### TASK DIRECTIONS
Copy out every record precisely.

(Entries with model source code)
= = = = =
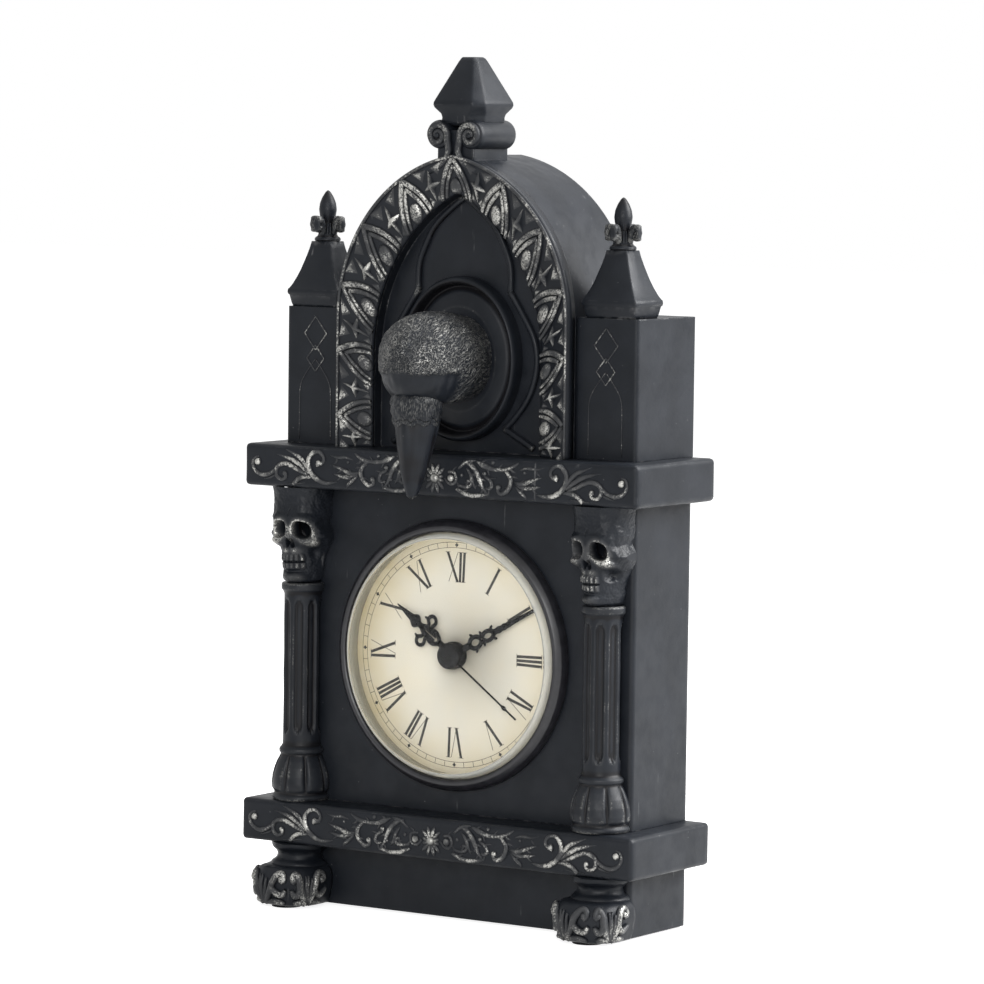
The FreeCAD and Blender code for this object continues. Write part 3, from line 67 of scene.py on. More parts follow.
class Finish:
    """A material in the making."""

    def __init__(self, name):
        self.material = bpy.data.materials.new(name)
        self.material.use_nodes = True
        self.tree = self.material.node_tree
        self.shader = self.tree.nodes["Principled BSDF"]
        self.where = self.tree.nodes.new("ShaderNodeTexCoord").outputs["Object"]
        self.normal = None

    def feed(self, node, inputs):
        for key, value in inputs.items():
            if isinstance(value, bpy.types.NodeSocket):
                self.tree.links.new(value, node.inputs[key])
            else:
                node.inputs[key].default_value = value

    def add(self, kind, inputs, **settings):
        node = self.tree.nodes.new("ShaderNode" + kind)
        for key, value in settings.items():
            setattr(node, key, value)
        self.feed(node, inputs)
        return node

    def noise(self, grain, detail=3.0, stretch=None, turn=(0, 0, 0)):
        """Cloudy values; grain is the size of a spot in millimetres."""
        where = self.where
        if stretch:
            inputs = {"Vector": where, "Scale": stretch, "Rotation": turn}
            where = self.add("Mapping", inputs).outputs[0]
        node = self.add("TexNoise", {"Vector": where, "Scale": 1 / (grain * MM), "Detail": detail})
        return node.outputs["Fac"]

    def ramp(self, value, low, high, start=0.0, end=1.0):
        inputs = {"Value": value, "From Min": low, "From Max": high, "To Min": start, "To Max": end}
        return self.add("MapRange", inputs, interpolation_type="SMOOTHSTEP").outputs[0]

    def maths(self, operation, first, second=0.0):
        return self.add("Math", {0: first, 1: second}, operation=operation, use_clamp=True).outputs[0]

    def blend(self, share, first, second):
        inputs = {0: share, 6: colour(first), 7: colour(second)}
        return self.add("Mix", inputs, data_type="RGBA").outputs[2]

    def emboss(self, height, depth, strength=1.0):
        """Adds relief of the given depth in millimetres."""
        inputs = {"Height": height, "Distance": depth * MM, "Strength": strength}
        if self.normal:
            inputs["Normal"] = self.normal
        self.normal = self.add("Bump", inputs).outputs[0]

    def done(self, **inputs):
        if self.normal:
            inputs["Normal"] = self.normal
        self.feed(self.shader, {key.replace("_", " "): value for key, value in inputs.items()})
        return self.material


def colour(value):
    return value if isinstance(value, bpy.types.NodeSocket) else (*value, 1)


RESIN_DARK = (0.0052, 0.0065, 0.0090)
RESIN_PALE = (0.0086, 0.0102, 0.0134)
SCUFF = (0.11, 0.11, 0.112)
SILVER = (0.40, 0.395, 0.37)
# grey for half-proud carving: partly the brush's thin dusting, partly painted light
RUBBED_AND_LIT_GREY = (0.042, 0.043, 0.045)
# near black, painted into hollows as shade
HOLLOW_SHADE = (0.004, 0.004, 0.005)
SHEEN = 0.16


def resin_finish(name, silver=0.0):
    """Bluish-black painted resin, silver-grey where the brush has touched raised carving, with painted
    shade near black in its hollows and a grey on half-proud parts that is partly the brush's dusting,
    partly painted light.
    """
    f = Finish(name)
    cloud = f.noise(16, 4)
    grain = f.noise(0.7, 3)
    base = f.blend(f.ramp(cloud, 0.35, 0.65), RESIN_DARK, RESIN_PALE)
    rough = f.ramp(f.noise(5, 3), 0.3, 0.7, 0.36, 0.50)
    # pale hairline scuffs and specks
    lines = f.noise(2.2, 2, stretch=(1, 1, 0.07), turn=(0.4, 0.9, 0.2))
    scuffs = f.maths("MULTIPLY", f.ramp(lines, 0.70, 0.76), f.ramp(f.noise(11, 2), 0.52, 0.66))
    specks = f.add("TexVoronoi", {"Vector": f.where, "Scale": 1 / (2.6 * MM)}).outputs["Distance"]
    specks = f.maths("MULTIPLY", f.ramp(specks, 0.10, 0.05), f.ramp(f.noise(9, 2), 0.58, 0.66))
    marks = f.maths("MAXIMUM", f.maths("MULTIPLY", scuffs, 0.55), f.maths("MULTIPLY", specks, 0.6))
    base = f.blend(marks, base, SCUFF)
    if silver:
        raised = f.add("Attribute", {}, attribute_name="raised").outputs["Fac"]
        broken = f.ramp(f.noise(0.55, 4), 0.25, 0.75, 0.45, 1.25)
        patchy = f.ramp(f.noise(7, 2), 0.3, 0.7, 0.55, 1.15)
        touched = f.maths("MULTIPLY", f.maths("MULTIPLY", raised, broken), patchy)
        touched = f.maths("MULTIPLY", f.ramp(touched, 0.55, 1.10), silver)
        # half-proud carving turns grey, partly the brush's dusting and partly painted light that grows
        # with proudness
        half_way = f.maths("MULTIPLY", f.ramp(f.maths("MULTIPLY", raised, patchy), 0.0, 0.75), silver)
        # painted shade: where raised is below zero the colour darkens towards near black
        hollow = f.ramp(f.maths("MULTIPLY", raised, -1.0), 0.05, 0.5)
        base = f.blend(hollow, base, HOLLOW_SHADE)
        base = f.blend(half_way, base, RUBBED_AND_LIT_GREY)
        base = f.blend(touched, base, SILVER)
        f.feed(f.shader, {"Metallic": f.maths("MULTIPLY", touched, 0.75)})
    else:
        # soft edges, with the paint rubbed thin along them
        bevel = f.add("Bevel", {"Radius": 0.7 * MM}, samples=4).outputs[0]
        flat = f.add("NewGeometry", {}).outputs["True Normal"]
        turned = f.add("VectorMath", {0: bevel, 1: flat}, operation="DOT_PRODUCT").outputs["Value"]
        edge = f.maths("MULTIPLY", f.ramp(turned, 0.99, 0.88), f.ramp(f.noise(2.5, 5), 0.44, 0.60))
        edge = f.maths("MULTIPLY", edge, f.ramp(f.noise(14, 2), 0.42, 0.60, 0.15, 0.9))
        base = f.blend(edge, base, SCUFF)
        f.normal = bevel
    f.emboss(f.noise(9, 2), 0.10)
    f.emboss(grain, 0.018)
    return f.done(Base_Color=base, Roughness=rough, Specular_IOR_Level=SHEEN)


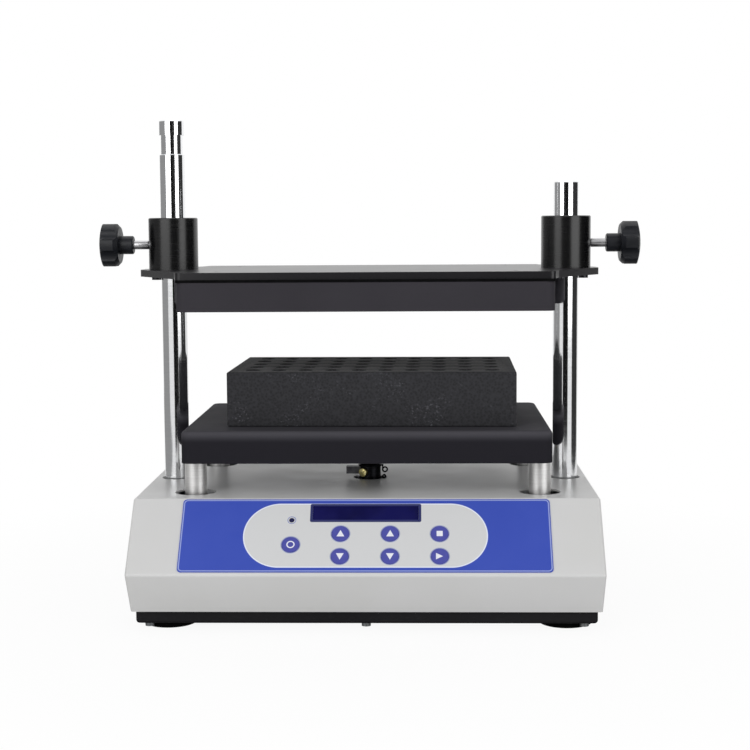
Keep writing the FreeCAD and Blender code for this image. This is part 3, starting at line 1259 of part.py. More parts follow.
= = = = =
### RESULT FOR THIS EXERCISE
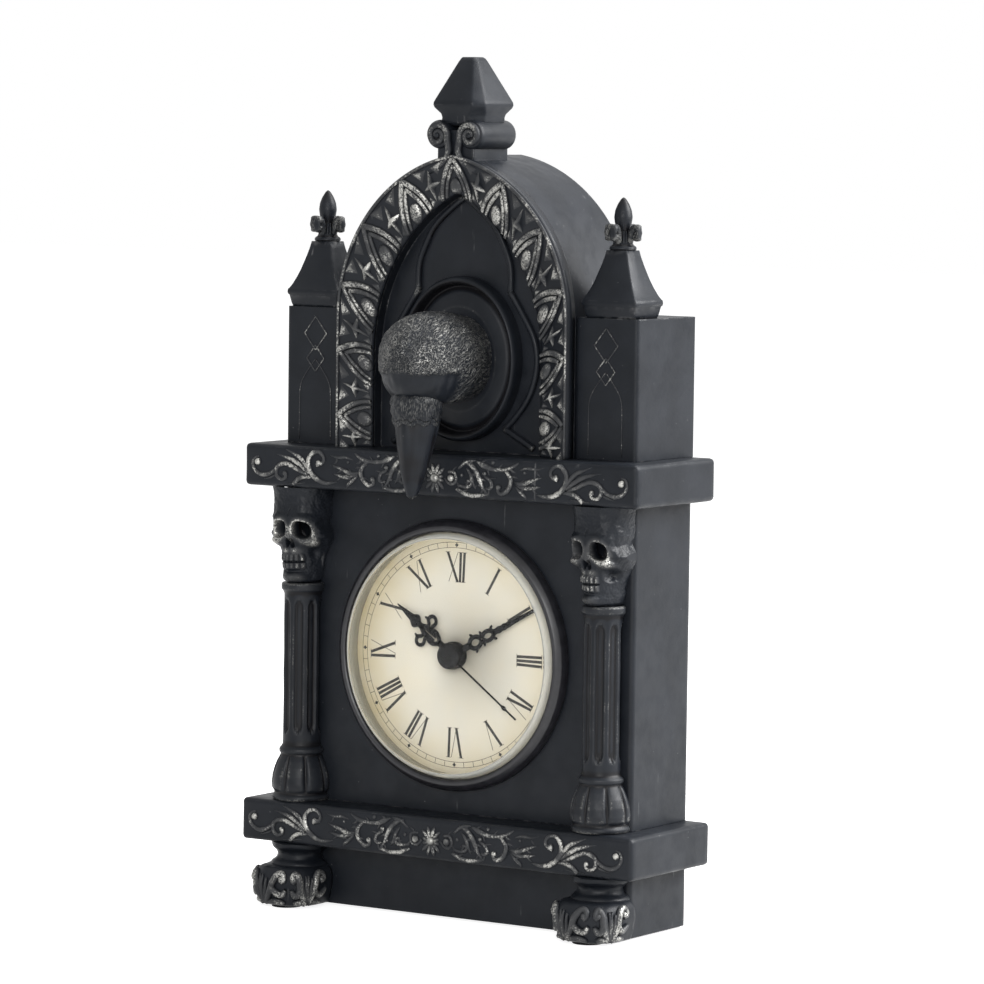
The FreeCAD and Blender code for this object continues. Write part 3, from line 67 of scene.py on. More parts follow.
class Finish:
    """A material in the making."""

    def __init__(self, name):
        self.material = bpy.data.materials.new(name)
        self.material.use_nodes = True
        self.tree = self.material.node_tree
        self.shader = self.tree.nodes["Principled BSDF"]
        self.where = self.tree.nodes.new("ShaderNodeTexCoord").outputs["Object"]
        self.normal = None

    def feed(self, node, inputs):
        for key, value in inputs.items():
            if isinstance(value, bpy.types.NodeSocket):
                self.tree.links.new(value, node.inputs[key])
            else:
                node.inputs[key].default_value = value

    def add(self, kind, inputs, **settings):
        node = self.tree.nodes.new("ShaderNode" + kind)
        for key, value in settings.items():
            setattr(node, key, value)
        self.feed(node, inputs)
        return node

    def noise(self, grain, detail=3.0, stretch=None, turn=(0, 0, 0)):
        """Cloudy values; grain is the size of a spot in millimetres."""
        where = self.where
        if stretch:
            inputs = {"Vector": where, "Scale": stretch, "Rotation": turn}
            where = self.add("Mapping", inputs).outputs[0]
        node = self.add("TexNoise", {"Vector": where, "Scale": 1 / (grain * MM), "Detail": detail})
        return node.outputs["Fac"]

    def ramp(self, value, low, high, start=0.0, end=1.0):
        inputs = {"Value": value, "From Min": low, "From Max": high, "To Min": start, "To Max": end}
        return self.add("MapRange", inputs, interpolation_type="SMOOTHSTEP").outputs[0]

    def maths(self, operation, first, second=0.0):
        return self.add("Math", {0: first, 1: second}, operation=operation, use_clamp=True).outputs[0]

    def blend(self, share, first, second):
        inputs = {0: share, 6: colour(first), 7: colour(second)}
        return self.add("Mix", inputs, data_type="RGBA").outputs[2]

    def emboss(self, height, depth, strength=1.0):
        """Adds relief of the given depth in millimetres."""
        inputs = {"Height": height, "Distance": depth * MM, "Strength": strength}
        if self.normal:
            inputs["Normal"] = self.normal
        self.normal = self.add("Bump", inputs).outputs[0]

    def done(self, **inputs):
        if self.normal:
            inputs["Normal"] = self.normal
        self.feed(self.shader, {key.replace("_", " "): value for key, value in inputs.items()})
        return self.material


def colour(value):
    return value if isinstance(value, bpy.types.NodeSocket) else (*value, 1)


RESIN_DARK = (0.0052, 0.0065, 0.0090)
RESIN_PALE = (0.0086, 0.0102, 0.0134)
SCUFF = (0.11, 0.11, 0.112)
SILVER = (0.40, 0.395, 0.37)
# grey for half-proud carving: partly the brush's thin dusting, partly painted light
RUBBED_AND_LIT_GREY = (0.042, 0.043, 0.045)
# near black, painted into hollows as shade
HOLLOW_SHADE = (0.004, 0.004, 0.005)
SHEEN = 0.16


def resin_finish(name, silver=0.0):
    """Bluish-black painted resin, silver-grey where the brush has touched raised carving, with painted
    shade near black in its hollows and a grey on half-proud parts that is partly the brush's dusting,
    partly painted light.
    """
    f = Finish(name)
    cloud = f.noise(16, 4)
    grain = f.noise(0.7, 3)
    base = f.blend(f.ramp(cloud, 0.35, 0.65), RESIN_DARK, RESIN_PALE)
    rough = f.ramp(f.noise(5, 3), 0.3, 0.7, 0.36, 0.50)
    # pale hairline scuffs and specks
    lines = f.noise(2.2, 2, stretch=(1, 1, 0.07), turn=(0.4, 0.9, 0.2))
    scuffs = f.maths("MULTIPLY", f.ramp(lines, 0.70, 0.76), f.ramp(f.noise(11, 2), 0.52, 0.66))
    specks = f.add("TexVoronoi", {"Vector": f.where, "Scale": 1 / (2.6 * MM)}).outputs["Distance"]
    specks = f.maths("MULTIPLY", f.ramp(specks, 0.10, 0.05), f.ramp(f.noise(9, 2), 0.58, 0.66))
    marks = f.maths("MAXIMUM", f.maths("MULTIPLY", scuffs, 0.55), f.maths("MULTIPLY", specks, 0.6))
    base = f.blend(marks, base, SCUFF)
    if silver:
        raised = f.add("Attribute", {}, attribute_name="raised").outputs["Fac"]
        broken = f.ramp(f.noise(0.55, 4), 0.25, 0.75, 0.45, 1.25)
        patchy = f.ramp(f.noise(7, 2), 0.3, 0.7, 0.55, 1.15)
        touched = f.maths("MULTIPLY", f.maths("MULTIPLY", raised, broken), patchy)
        touched = f.maths("MULTIPLY", f.ramp(touched, 0.55, 1.10), silver)
        # half-proud carving turns grey, partly the brush's dusting and partly painted light that grows
        # with proudness
        half_way = f.maths("MULTIPLY", f.ramp(f.maths("MULTIPLY", raised, patchy), 0.0, 0.75), silver)
        # painted shade: where raised is below zero the colour darkens towards near black
        hollow = f.ramp(f.maths("MULTIPLY", raised, -1.0), 0.05, 0.5)
        base = f.blend(hollow, base, HOLLOW_SHADE)
        base = f.blend(half_way, base, RUBBED_AND_LIT_GREY)
        base = f.blend(touched, base, SILVER)
        f.feed(f.shader, {"Metallic": f.maths("MULTIPLY", touched, 0.75)})
    else:
        # soft edges, with the paint rubbed thin along them
        bevel = f.add("Bevel", {"Radius": 0.7 * MM}, samples=4).outputs[0]
        flat = f.add("NewGeometry", {}).outputs["True Normal"]
        turned = f.add("VectorMath", {0: bevel, 1: flat}, operation="DOT_PRODUCT").outputs["Value"]
        edge = f.maths("MULTIPLY", f.ramp(turned, 0.99, 0.88), f.ramp(f.noise(2.5, 5), 0.44, 0.60))
        edge = f.maths("MULTIPLY", edge, f.ramp(f.noise(14, 2), 0.42, 0.60, 0.15, 0.9))
        base = f.blend(edge, base, SCUFF)
        f.normal = bevel
    f.emboss(f.noise(9, 2), 0.10)
    f.emboss(grain, 0.018)
    return f.done(Base_Color=base, Roughness=rough, Specular_IOR_Level=SHEEN)


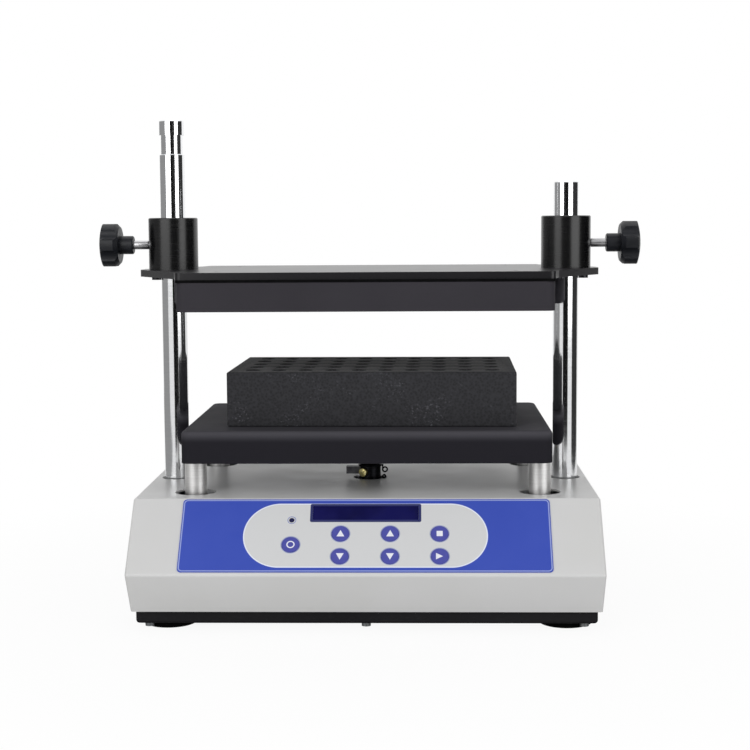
Keep writing the FreeCAD and Blender code for this image. This is part 3, starting at line 1259 of part.py. More parts follow.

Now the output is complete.